Output every entry exactly as written, but omit the pictures.

******************************

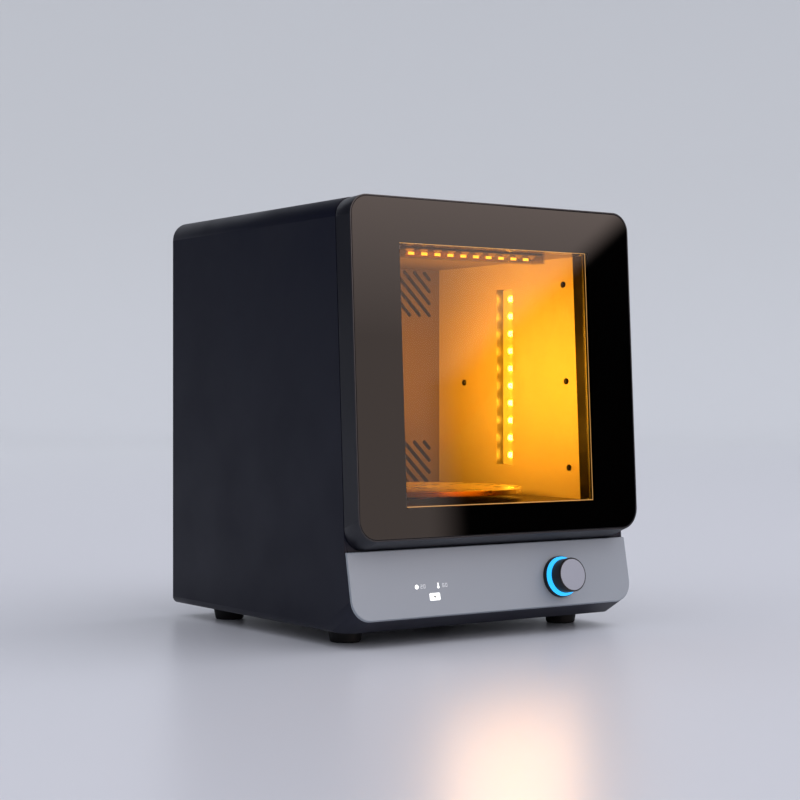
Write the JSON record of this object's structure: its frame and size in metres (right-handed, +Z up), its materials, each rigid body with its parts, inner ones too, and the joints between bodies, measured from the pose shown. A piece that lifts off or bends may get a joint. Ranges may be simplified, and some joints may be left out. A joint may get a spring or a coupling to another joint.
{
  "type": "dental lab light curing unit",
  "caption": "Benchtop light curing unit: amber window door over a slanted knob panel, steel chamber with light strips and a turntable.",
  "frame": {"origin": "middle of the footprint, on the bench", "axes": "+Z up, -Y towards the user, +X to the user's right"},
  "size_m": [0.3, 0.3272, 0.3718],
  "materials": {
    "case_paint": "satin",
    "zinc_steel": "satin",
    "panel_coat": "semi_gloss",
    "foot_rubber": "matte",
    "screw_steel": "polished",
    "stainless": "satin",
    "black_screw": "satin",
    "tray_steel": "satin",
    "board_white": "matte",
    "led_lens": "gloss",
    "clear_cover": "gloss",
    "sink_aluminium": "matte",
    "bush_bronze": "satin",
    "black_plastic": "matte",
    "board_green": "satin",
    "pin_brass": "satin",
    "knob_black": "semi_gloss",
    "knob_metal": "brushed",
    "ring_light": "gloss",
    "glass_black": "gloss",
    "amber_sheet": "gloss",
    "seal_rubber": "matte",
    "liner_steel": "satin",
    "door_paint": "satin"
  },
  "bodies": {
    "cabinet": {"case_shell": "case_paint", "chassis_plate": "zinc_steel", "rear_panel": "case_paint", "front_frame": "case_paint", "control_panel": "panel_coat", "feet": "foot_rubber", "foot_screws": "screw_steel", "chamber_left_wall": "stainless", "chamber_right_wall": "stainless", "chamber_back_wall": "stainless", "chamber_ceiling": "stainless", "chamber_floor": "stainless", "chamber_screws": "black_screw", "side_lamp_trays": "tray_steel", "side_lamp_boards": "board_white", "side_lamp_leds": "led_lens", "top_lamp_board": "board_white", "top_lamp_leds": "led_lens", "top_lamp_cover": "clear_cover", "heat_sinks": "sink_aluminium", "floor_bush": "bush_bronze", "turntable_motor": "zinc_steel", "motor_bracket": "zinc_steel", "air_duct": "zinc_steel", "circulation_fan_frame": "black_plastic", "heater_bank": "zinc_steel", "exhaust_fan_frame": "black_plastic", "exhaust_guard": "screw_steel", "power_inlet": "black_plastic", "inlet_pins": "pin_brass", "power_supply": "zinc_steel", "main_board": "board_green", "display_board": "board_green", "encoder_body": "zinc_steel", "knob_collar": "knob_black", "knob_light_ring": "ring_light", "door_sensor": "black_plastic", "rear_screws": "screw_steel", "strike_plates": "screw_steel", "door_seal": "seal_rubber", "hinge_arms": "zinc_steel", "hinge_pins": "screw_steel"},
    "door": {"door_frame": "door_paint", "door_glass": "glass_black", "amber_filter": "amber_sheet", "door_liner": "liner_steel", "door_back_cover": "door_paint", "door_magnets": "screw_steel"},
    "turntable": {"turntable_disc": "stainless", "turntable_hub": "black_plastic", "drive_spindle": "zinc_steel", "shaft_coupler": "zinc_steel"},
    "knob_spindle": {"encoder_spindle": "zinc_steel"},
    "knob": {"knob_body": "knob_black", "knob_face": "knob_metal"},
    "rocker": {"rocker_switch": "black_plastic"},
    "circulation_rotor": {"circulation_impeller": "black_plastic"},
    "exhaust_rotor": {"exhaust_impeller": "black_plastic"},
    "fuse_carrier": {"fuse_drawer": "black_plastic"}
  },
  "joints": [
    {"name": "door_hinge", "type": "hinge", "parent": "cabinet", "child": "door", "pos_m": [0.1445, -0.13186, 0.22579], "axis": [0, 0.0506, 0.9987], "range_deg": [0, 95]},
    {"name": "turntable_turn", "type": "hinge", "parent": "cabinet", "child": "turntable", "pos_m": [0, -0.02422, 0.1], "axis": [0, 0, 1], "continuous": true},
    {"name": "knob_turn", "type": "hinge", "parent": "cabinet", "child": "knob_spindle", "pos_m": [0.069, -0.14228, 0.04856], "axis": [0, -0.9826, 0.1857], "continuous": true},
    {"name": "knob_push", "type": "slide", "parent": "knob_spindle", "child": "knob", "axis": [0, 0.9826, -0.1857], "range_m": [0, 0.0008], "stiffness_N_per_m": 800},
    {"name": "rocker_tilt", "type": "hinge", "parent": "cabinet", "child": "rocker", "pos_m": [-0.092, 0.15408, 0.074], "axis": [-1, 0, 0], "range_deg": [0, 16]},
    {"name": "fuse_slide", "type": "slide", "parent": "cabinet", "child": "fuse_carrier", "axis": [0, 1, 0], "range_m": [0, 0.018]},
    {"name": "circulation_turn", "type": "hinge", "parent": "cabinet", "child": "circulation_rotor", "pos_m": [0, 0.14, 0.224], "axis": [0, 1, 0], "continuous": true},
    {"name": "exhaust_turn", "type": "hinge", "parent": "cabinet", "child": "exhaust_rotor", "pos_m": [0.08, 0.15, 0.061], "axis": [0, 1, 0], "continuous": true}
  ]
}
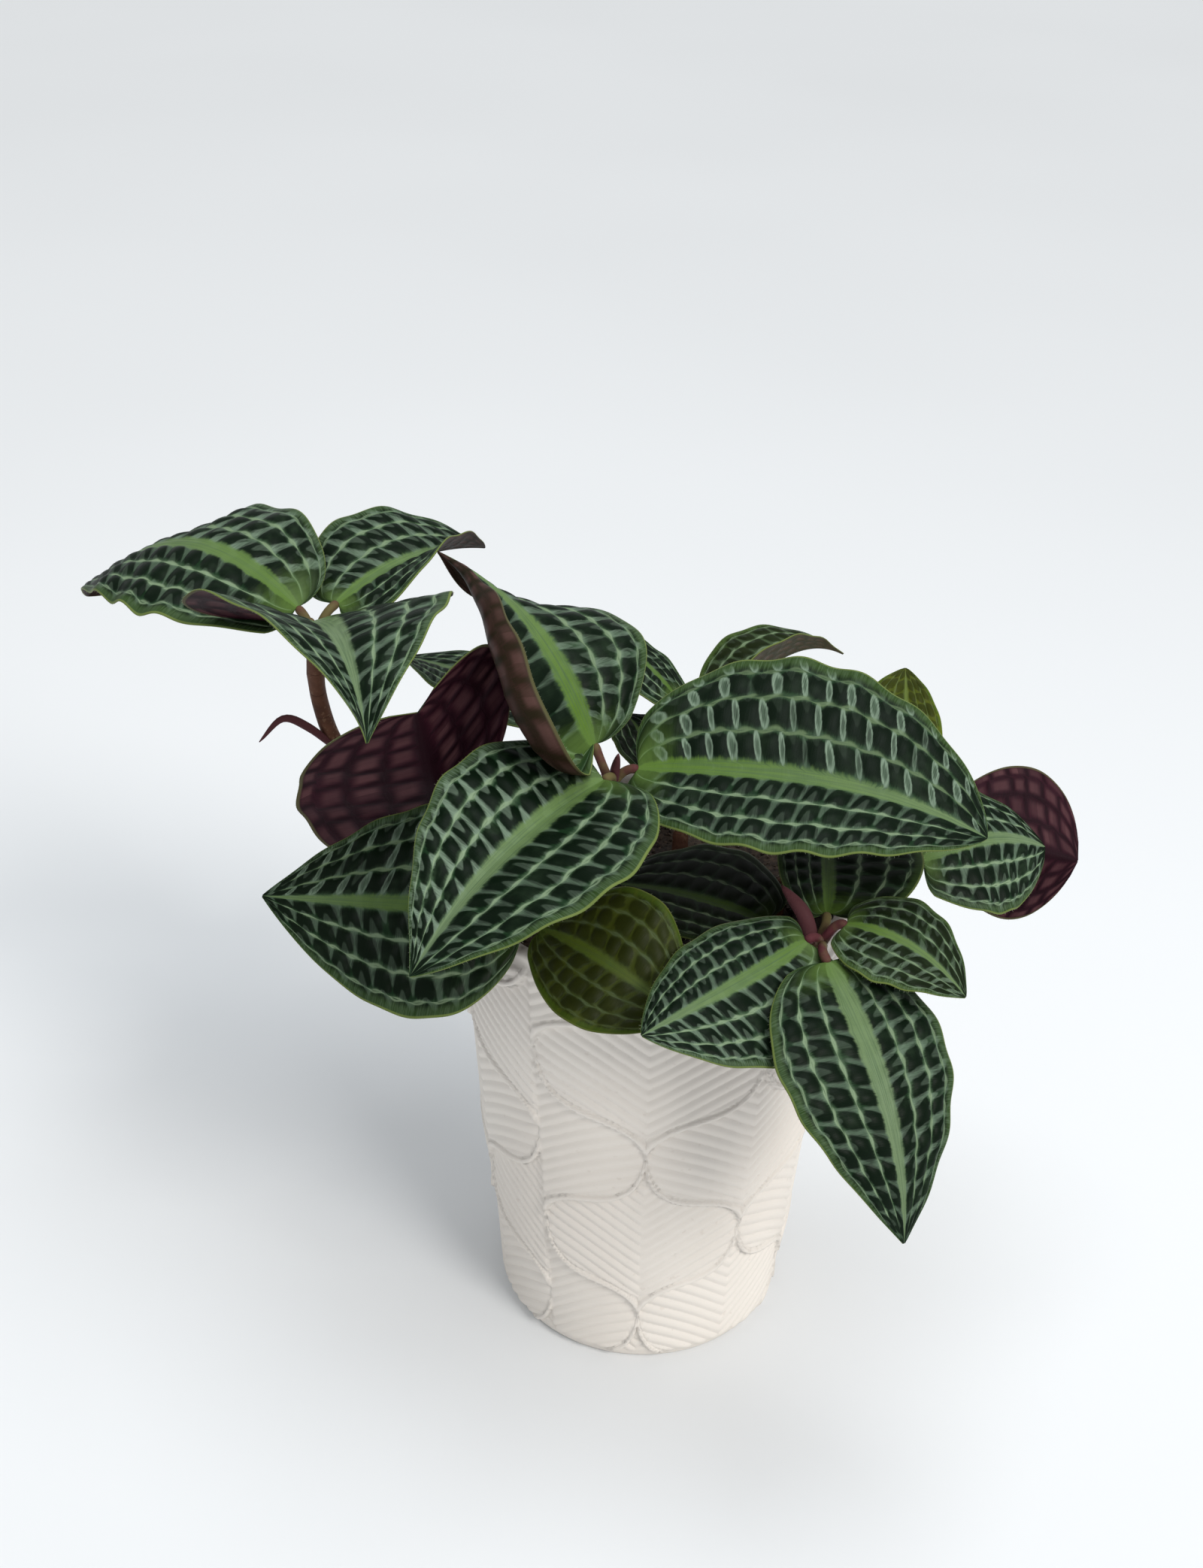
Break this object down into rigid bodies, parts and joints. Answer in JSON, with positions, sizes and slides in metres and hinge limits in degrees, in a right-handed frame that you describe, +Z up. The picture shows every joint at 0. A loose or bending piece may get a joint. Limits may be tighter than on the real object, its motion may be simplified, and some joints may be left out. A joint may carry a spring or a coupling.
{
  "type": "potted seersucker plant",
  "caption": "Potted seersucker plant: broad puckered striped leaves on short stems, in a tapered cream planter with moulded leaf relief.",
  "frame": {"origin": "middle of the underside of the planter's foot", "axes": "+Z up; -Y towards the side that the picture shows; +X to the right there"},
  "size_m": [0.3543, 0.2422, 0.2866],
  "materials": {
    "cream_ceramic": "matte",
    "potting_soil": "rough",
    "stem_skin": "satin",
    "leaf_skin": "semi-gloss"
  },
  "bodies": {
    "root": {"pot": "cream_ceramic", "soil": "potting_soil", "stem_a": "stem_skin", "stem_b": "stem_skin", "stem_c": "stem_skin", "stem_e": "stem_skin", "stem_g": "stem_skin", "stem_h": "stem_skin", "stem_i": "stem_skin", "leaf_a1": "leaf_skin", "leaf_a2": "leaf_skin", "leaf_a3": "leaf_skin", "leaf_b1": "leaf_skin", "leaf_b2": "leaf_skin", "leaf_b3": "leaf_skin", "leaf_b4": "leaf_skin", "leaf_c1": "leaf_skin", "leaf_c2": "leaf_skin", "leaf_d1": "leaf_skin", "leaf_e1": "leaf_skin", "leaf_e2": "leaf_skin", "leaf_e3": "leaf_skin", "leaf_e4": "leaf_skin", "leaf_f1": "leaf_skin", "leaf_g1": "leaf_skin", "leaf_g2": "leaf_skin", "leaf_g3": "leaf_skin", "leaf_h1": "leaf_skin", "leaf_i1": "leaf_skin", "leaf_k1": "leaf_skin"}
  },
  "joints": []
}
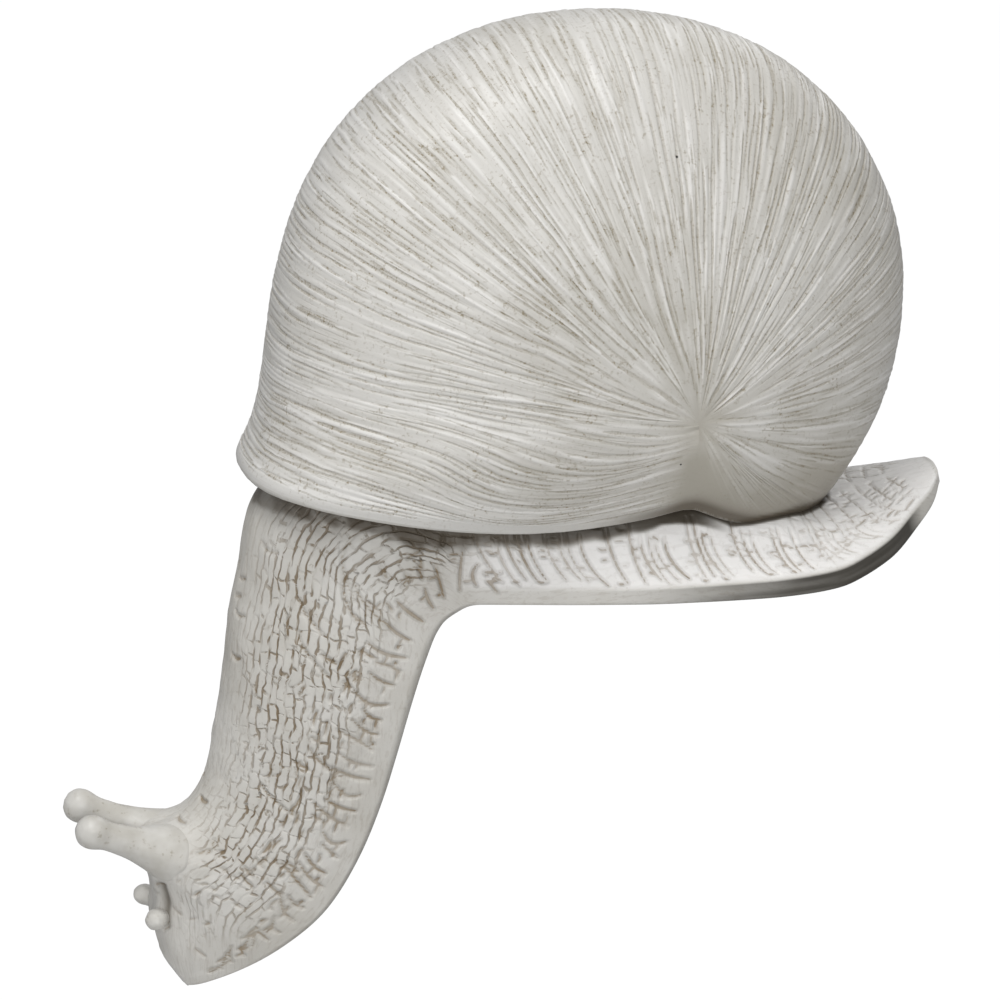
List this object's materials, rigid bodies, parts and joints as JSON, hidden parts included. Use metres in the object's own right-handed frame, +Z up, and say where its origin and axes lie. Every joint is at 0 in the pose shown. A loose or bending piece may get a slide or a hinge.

******************************

→ **Answer for the task**:
Write the JSON record of this object's structure: its frame and size in metres (right-handed, +Z up), its materials, each rigid body with its parts, inner ones too, and the joints between bodies, measured from the pose shown. A piece that lifts off or bends may get a joint. Ranges may be simplified, and some joints may be left out. A joint may get a spring or a coupling to another joint.
{
  "type": "dental lab light curing unit",
  "caption": "Benchtop light curing unit: amber window door over a slanted knob panel, steel chamber with light strips and a turntable.",
  "frame": {"origin": "middle of the footprint, on the bench", "axes": "+Z up, -Y towards the user, +X to the user's right"},
  "size_m": [0.3, 0.3272, 0.3718],
  "materials": {
    "case_paint": "satin",
    "zinc_steel": "satin",
    "panel_coat": "semi_gloss",
    "foot_rubber": "matte",
    "screw_steel": "polished",
    "stainless": "satin",
    "black_screw": "satin",
    "tray_steel": "satin",
    "board_white": "matte",
    "led_lens": "gloss",
    "clear_cover": "gloss",
    "sink_aluminium": "matte",
    "bush_bronze": "satin",
    "black_plastic": "matte",
    "board_green": "satin",
    "pin_brass": "satin",
    "knob_black": "semi_gloss",
    "knob_metal": "brushed",
    "ring_light": "gloss",
    "glass_black": "gloss",
    "amber_sheet": "gloss",
    "seal_rubber": "matte",
    "liner_steel": "satin",
    "door_paint": "satin"
  },
  "bodies": {
    "cabinet": {"case_shell": "case_paint", "chassis_plate": "zinc_steel", "rear_panel": "case_paint", "front_frame": "case_paint", "control_panel": "panel_coat", "feet": "foot_rubber", "foot_screws": "screw_steel", "chamber_left_wall": "stainless", "chamber_right_wall": "stainless", "chamber_back_wall": "stainless", "chamber_ceiling": "stainless", "chamber_floor": "stainless", "chamber_screws": "black_screw", "side_lamp_trays": "tray_steel", "side_lamp_boards": "board_white", "side_lamp_leds": "led_lens", "top_lamp_board": "board_white", "top_lamp_leds": "led_lens", "top_lamp_cover": "clear_cover", "heat_sinks": "sink_aluminium", "floor_bush": "bush_bronze", "turntable_motor": "zinc_steel", "motor_bracket": "zinc_steel", "air_duct": "zinc_steel", "circulation_fan_frame": "black_plastic", "heater_bank": "zinc_steel", "exhaust_fan_frame": "black_plastic", "exhaust_guard": "screw_steel", "power_inlet": "black_plastic", "inlet_pins": "pin_brass", "power_supply": "zinc_steel", "main_board": "board_green", "display_board": "board_green", "encoder_body": "zinc_steel", "knob_collar": "knob_black", "knob_light_ring": "ring_light", "door_sensor": "black_plastic", "rear_screws": "screw_steel", "strike_plates": "screw_steel", "door_seal": "seal_rubber", "hinge_arms": "zinc_steel", "hinge_pins": "screw_steel"},
    "door": {"door_frame": "door_paint", "door_glass": "glass_black", "amber_filter": "amber_sheet", "door_liner": "liner_steel", "door_back_cover": "door_paint", "door_magnets": "screw_steel"},
    "turntable": {"turntable_disc": "stainless", "turntable_hub": "black_plastic", "drive_spindle": "zinc_steel", "shaft_coupler": "zinc_steel"},
    "knob_spindle": {"encoder_spindle": "zinc_steel"},
    "knob": {"knob_body": "knob_black", "knob_face": "knob_metal"},
    "rocker": {"rocker_switch": "black_plastic"},
    "circulation_rotor": {"circulation_impeller": "black_plastic"},
    "exhaust_rotor": {"exhaust_impeller": "black_plastic"},
    "fuse_carrier": {"fuse_drawer": "black_plastic"}
  },
  "joints": [
    {"name": "door_hinge", "type": "hinge", "parent": "cabinet", "child": "door", "pos_m": [0.1445, -0.13186, 0.22579], "axis": [0, 0.0506, 0.9987], "range_deg": [0, 95]},
    {"name": "turntable_turn", "type": "hinge", "parent": "cabinet", "child": "turntable", "pos_m": [0, -0.02422, 0.1], "axis": [0, 0, 1], "continuous": true},
    {"name": "knob_turn", "type": "hinge", "parent": "cabinet", "child": "knob_spindle", "pos_m": [0.069, -0.14228, 0.04856], "axis": [0, -0.9826, 0.1857], "continuous": true},
    {"name": "knob_push", "type": "slide", "parent": "knob_spindle", "child": "knob", "axis": [0, 0.9826, -0.1857], "range_m": [0, 0.0008], "stiffness_N_per_m": 800},
    {"name": "rocker_tilt", "type": "hinge", "parent": "cabinet", "child": "rocker", "pos_m": [-0.092, 0.15408, 0.074], "axis": [-1, 0, 0], "range_deg": [0, 16]},
    {"name": "fuse_slide", "type": "slide", "parent": "cabinet", "child": "fuse_carrier", "axis": [0, 1, 0], "range_m": [0, 0.018]},
    {"name": "circulation_turn", "type": "hinge", "parent": "cabinet", "child": "circulation_rotor", "pos_m": [0, 0.14, 0.224], "axis": [0, 1, 0], "continuous": true},
    {"name": "exhaust_turn", "type": "hinge", "parent": "cabinet", "child": "exhaust_rotor", "pos_m": [0.08, 0.15, 0.061], "axis": [0, 1, 0], "continuous": true}
  ]
}
Break this object down into rigid bodies, parts and joints. Answer in JSON, with positions, sizes and slides in metres and hinge limits in degrees, in a right-handed frame that you describe, +Z up. The picture shows every joint at 0. A loose or bending piece may get a joint. Limits may be tighter than on the real object, its motion may be simplified, and some joints may be left out. A joint may carry a spring or a coupling.
{
  "type": "potted seersucker plant",
  "caption": "Potted seersucker plant: broad puckered striped leaves on short stems, in a tapered cream planter with moulded leaf relief.",
  "frame": {"origin": "middle of the underside of the planter's foot", "axes": "+Z up; -Y towards the side that the picture shows; +X to the right there"},
  "size_m": [0.3543, 0.2422, 0.2866],
  "materials": {
    "cream_ceramic": "matte",
    "potting_soil": "rough",
    "stem_skin": "satin",
    "leaf_skin": "semi-gloss"
  },
  "bodies": {
    "root": {"pot": "cream_ceramic", "soil": "potting_soil", "stem_a": "stem_skin", "stem_b": "stem_skin", "stem_c": "stem_skin", "stem_e": "stem_skin", "stem_g": "stem_skin", "stem_h": "stem_skin", "stem_i": "stem_skin", "leaf_a1": "leaf_skin", "leaf_a2": "leaf_skin", "leaf_a3": "leaf_skin", "leaf_b1": "leaf_skin", "leaf_b2": "leaf_skin", "leaf_b3": "leaf_skin", "leaf_b4": "leaf_skin", "leaf_c1": "leaf_skin", "leaf_c2": "leaf_skin", "leaf_d1": "leaf_skin", "leaf_e1": "leaf_skin", "leaf_e2": "leaf_skin", "leaf_e3": "leaf_skin", "leaf_e4": "leaf_skin", "leaf_f1": "leaf_skin", "leaf_g1": "leaf_skin", "leaf_g2": "leaf_skin", "leaf_g3": "leaf_skin", "leaf_h1": "leaf_skin", "leaf_i1": "leaf_skin", "leaf_k1": "leaf_skin"}
  },
  "joints": []
}
List this object's materials, rigid bodies, parts and joints as JSON, hidden parts included. Use metres in the object's own right-handed frame, +Z up, and say where its origin and axes lie. Every joint is at 0 in the pose shown. A loose or bending piece may get a slide or a hinge.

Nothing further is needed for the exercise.